• _Data excerpts_:
____________________

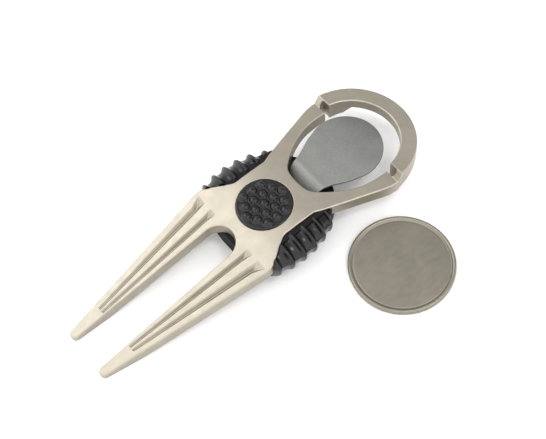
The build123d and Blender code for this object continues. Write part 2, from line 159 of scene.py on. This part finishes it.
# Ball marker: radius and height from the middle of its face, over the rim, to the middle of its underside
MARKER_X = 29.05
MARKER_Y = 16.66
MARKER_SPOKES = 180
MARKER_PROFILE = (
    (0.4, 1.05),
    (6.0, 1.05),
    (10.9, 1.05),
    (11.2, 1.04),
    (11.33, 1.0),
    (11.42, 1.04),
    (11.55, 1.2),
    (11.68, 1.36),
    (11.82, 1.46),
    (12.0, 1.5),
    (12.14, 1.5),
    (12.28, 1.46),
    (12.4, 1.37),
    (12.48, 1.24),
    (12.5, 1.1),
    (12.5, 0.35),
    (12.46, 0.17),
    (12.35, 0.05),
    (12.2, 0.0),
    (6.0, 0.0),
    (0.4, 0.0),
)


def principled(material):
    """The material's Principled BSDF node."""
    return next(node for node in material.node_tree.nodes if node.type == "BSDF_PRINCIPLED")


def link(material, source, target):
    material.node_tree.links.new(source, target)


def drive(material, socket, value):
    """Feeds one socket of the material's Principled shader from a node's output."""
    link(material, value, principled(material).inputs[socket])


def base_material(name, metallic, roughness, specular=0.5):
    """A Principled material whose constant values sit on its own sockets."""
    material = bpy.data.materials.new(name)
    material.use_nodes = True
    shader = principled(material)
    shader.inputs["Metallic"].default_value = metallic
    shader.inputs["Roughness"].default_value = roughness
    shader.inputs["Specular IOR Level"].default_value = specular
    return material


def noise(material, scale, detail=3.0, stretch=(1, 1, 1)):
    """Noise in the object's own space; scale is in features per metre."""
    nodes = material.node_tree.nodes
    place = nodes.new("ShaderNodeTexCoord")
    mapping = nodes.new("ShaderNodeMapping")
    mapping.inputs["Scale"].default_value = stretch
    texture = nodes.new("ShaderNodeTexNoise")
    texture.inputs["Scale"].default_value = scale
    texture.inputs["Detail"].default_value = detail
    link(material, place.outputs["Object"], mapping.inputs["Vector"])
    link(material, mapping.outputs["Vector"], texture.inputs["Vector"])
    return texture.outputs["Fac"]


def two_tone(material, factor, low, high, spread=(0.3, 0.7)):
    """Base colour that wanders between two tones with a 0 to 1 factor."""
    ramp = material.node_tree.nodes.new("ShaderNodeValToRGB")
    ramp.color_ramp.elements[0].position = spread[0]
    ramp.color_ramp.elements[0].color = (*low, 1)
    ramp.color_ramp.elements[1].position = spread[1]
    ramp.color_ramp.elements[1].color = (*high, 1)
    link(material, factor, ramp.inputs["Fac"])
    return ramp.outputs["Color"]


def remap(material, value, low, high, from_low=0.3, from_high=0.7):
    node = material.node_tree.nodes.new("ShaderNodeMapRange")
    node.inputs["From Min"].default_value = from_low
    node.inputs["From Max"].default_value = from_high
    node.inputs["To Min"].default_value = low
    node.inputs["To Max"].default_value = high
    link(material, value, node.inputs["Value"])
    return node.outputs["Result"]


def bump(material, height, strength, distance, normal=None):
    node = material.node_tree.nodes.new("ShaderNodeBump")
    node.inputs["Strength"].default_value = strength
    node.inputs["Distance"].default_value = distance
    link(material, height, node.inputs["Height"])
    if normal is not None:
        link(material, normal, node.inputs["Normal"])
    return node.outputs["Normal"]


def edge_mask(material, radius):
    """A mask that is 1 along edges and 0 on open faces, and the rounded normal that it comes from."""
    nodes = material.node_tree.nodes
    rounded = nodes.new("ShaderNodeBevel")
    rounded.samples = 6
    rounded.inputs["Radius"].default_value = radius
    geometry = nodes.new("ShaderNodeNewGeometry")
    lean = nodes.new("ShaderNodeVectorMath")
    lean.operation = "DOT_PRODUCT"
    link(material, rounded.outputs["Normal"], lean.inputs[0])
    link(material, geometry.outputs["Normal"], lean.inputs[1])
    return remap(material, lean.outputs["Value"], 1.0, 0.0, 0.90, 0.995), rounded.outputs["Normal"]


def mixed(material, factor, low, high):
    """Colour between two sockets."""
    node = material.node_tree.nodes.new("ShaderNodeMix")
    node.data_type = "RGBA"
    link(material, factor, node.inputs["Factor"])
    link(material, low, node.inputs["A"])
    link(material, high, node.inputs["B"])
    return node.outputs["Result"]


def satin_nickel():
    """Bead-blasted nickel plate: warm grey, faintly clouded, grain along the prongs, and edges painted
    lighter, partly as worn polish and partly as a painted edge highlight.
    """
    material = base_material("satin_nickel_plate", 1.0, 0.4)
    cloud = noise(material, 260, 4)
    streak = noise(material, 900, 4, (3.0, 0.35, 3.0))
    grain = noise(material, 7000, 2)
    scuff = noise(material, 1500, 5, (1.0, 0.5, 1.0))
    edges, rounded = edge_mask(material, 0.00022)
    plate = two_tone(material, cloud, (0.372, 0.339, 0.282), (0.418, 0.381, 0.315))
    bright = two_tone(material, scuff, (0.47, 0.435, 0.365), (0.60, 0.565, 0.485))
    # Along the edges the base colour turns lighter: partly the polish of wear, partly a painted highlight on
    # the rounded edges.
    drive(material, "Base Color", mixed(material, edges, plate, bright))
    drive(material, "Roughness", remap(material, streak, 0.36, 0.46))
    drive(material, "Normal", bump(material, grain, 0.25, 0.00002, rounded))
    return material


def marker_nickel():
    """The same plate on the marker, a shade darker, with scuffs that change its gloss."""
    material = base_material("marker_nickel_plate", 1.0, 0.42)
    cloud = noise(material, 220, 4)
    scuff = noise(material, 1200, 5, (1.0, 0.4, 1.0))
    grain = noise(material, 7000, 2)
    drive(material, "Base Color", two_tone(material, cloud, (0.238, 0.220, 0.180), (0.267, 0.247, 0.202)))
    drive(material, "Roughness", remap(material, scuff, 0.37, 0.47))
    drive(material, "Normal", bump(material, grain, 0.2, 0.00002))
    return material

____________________

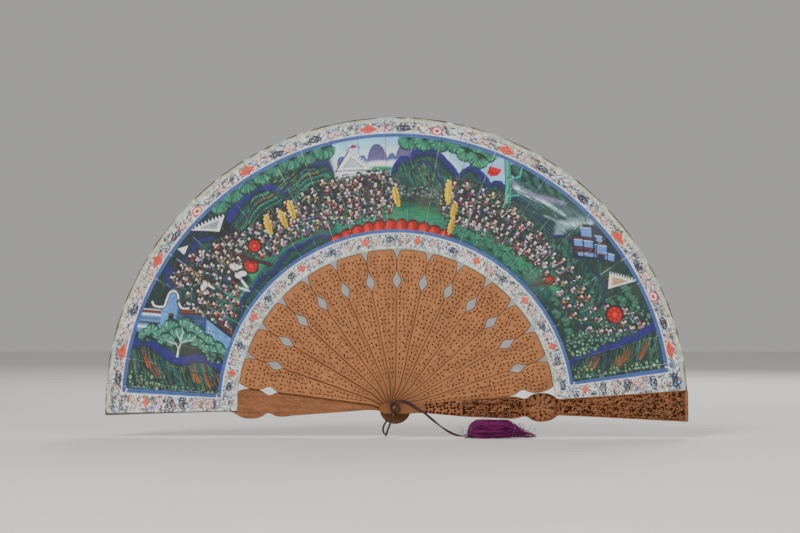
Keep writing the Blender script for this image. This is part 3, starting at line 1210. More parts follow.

____________________

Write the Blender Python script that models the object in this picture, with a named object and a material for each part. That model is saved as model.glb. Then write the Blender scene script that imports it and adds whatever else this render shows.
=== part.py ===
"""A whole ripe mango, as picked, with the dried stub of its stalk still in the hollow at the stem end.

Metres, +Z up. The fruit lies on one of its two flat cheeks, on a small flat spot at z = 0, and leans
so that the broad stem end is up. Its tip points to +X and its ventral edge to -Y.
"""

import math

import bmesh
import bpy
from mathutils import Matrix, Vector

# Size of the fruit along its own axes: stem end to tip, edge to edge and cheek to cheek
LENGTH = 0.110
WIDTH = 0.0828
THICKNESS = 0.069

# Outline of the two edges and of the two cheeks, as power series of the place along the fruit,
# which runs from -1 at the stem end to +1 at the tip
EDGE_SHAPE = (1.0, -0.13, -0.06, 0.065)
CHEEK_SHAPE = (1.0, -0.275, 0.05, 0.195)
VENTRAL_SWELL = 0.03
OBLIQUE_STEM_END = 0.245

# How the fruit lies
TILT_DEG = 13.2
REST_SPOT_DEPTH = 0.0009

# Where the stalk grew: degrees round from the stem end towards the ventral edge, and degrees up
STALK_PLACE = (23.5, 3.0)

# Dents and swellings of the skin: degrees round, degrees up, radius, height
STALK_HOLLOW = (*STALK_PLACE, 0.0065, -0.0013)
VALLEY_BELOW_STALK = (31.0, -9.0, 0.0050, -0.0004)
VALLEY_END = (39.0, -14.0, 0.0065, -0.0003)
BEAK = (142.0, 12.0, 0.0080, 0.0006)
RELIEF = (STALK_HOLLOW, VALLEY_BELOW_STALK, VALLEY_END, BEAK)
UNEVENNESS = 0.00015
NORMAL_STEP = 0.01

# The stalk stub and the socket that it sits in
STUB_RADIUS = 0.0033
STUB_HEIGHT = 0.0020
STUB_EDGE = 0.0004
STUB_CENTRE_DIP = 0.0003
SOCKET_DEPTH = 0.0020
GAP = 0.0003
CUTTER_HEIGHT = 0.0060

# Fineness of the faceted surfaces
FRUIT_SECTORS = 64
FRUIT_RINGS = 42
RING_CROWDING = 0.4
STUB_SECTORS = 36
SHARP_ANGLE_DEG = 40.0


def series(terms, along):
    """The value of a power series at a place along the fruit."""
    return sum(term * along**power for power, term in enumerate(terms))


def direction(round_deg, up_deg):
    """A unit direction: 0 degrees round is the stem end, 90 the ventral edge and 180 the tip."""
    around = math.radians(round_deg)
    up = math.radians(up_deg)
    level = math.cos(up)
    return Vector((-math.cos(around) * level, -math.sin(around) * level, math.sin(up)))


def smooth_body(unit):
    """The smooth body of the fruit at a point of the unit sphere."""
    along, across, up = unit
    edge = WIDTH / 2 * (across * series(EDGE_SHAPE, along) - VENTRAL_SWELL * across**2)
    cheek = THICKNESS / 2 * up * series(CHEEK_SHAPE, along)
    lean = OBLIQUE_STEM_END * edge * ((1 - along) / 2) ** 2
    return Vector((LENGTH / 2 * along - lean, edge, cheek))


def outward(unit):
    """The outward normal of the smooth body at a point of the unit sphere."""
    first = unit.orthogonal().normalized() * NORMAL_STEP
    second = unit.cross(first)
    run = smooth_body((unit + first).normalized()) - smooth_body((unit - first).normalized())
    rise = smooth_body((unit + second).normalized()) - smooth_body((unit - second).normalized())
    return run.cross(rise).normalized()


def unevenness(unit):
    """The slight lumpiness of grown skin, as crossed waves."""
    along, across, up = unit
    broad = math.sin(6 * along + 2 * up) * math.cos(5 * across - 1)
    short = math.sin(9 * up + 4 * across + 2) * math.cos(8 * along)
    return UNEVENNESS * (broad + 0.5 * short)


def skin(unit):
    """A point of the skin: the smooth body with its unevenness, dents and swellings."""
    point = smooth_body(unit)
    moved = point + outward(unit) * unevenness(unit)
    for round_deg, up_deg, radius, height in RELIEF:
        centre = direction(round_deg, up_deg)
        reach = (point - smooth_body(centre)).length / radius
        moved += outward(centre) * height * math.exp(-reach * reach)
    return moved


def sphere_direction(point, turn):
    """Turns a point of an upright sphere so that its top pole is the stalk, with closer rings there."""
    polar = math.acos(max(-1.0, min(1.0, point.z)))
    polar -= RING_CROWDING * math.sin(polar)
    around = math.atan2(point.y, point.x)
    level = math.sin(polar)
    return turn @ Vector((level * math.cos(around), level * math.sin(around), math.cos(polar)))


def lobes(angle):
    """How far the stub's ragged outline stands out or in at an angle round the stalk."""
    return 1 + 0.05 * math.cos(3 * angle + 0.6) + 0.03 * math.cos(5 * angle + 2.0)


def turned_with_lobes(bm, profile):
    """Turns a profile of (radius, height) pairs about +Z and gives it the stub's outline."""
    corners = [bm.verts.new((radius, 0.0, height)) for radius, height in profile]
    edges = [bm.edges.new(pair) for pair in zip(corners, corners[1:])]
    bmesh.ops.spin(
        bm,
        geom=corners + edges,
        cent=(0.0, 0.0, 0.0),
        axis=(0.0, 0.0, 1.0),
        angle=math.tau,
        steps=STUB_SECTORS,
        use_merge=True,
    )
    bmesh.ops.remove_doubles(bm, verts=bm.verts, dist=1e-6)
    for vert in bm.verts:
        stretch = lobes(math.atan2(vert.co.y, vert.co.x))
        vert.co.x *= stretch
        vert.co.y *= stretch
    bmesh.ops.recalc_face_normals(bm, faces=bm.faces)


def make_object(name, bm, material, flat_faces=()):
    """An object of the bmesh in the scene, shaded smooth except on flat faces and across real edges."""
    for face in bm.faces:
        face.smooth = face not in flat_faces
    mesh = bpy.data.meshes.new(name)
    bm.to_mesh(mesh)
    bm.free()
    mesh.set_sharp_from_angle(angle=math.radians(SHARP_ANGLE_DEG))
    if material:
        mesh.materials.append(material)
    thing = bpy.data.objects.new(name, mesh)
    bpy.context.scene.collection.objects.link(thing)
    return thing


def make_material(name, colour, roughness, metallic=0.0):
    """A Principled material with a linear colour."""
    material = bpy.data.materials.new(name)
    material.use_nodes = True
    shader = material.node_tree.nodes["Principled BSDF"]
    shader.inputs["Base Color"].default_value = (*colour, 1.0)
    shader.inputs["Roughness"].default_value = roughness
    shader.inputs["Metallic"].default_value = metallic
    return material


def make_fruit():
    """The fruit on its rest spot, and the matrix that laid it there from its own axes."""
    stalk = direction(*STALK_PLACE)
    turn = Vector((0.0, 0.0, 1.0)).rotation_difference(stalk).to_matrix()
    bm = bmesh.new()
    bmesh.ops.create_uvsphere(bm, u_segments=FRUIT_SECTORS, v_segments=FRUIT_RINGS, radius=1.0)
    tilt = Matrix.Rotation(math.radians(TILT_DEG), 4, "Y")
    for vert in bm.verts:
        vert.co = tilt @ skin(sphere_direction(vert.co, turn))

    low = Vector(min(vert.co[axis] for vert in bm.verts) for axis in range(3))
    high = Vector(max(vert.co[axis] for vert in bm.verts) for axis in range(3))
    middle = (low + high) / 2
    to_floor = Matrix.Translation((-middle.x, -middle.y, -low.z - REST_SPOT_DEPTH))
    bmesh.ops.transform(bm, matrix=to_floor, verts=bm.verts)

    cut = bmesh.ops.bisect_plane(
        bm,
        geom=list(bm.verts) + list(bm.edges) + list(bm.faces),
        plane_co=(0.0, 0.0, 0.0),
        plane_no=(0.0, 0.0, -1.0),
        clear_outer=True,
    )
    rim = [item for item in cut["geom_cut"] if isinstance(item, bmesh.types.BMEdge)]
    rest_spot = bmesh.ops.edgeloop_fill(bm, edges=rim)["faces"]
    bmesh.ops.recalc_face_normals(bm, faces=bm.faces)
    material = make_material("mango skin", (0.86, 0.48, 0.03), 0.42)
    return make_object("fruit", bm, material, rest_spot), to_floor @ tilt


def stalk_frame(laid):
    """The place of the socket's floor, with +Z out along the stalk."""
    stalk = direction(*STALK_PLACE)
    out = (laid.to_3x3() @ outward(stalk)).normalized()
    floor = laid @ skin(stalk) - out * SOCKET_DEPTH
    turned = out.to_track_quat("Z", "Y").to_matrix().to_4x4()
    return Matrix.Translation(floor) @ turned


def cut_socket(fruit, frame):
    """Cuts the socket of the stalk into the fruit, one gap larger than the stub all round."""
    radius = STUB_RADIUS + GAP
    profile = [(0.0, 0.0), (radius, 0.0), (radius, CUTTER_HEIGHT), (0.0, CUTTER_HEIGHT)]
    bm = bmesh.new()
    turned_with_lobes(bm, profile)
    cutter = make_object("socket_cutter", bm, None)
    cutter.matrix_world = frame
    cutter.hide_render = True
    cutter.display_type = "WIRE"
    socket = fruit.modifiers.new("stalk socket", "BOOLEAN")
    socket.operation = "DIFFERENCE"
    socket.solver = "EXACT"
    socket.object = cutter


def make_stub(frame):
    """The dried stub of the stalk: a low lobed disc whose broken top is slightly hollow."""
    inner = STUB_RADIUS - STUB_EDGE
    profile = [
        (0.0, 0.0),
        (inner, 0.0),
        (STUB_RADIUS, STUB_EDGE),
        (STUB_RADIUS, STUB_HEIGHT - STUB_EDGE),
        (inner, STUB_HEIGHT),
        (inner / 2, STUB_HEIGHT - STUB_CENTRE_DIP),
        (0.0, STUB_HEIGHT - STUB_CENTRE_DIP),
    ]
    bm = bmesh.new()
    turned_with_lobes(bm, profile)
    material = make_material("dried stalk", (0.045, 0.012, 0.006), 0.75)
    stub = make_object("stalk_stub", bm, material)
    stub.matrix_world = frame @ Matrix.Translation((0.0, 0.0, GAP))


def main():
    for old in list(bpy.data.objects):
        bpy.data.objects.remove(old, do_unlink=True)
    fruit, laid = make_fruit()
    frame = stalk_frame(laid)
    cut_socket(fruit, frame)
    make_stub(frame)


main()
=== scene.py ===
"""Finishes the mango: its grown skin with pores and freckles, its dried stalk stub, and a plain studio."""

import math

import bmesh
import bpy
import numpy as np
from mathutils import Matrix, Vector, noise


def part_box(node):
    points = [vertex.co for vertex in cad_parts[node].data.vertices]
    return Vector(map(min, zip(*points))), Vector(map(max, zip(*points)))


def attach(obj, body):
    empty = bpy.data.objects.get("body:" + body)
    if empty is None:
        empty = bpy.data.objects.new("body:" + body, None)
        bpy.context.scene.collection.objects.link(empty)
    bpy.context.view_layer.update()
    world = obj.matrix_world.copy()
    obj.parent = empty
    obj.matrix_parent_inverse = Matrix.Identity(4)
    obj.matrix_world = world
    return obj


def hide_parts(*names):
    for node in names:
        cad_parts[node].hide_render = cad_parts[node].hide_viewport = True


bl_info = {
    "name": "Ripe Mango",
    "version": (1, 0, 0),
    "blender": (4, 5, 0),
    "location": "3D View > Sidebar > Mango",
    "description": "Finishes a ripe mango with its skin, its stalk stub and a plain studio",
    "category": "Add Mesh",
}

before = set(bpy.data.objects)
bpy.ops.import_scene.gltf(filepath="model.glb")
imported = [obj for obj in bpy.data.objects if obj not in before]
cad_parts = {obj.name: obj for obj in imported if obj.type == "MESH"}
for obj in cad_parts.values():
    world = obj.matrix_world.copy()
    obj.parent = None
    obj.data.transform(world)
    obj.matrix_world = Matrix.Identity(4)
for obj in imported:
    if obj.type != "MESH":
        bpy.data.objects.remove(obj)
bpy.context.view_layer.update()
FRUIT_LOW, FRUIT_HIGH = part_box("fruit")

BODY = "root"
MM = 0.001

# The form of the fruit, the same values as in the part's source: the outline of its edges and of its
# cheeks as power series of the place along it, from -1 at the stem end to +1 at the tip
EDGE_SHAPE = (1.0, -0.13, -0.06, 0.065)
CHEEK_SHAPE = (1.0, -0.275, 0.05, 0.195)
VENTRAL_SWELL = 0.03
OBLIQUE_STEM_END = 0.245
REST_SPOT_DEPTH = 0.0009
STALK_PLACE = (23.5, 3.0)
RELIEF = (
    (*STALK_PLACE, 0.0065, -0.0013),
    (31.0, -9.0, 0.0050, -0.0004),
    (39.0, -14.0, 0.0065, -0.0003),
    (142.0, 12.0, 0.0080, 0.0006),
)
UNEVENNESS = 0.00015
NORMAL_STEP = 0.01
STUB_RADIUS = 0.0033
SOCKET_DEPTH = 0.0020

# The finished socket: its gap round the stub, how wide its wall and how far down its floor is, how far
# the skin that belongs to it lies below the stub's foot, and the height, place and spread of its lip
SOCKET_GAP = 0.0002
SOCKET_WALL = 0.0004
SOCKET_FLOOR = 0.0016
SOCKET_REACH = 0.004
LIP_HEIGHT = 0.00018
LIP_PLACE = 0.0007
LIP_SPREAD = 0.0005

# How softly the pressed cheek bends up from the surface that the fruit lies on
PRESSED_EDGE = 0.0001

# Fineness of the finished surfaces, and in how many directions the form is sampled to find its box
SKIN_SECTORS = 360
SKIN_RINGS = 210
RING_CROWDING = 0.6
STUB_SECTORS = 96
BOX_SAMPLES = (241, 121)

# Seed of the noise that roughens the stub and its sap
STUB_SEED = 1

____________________

• _Objective_: From the line containing "stub.matrix_world = frame" down to the line containing "if empty is" in the material above, reproduce every line exactly, including the two end lines.

• _Final result_:
    stub.matrix_world = frame @ Matrix.Translation((0.0, 0.0, GAP))


def main():
    for old in list(bpy.data.objects):
        bpy.data.objects.remove(old, do_unlink=True)
    fruit, laid = make_fruit()
    frame = stalk_frame(laid)
    cut_socket(fruit, frame)
    make_stub(frame)


main()
=== scene.py ===
"""Finishes the mango: its grown skin with pores and freckles, its dried stalk stub, and a plain studio."""

import math

import bmesh
import bpy
import numpy as np
from mathutils import Matrix, Vector, noise


def part_box(node):
    points = [vertex.co for vertex in cad_parts[node].data.vertices]
    return Vector(map(min, zip(*points))), Vector(map(max, zip(*points)))


def attach(obj, body):
    empty = bpy.data.objects.get("body:" + body)
    if empty is None:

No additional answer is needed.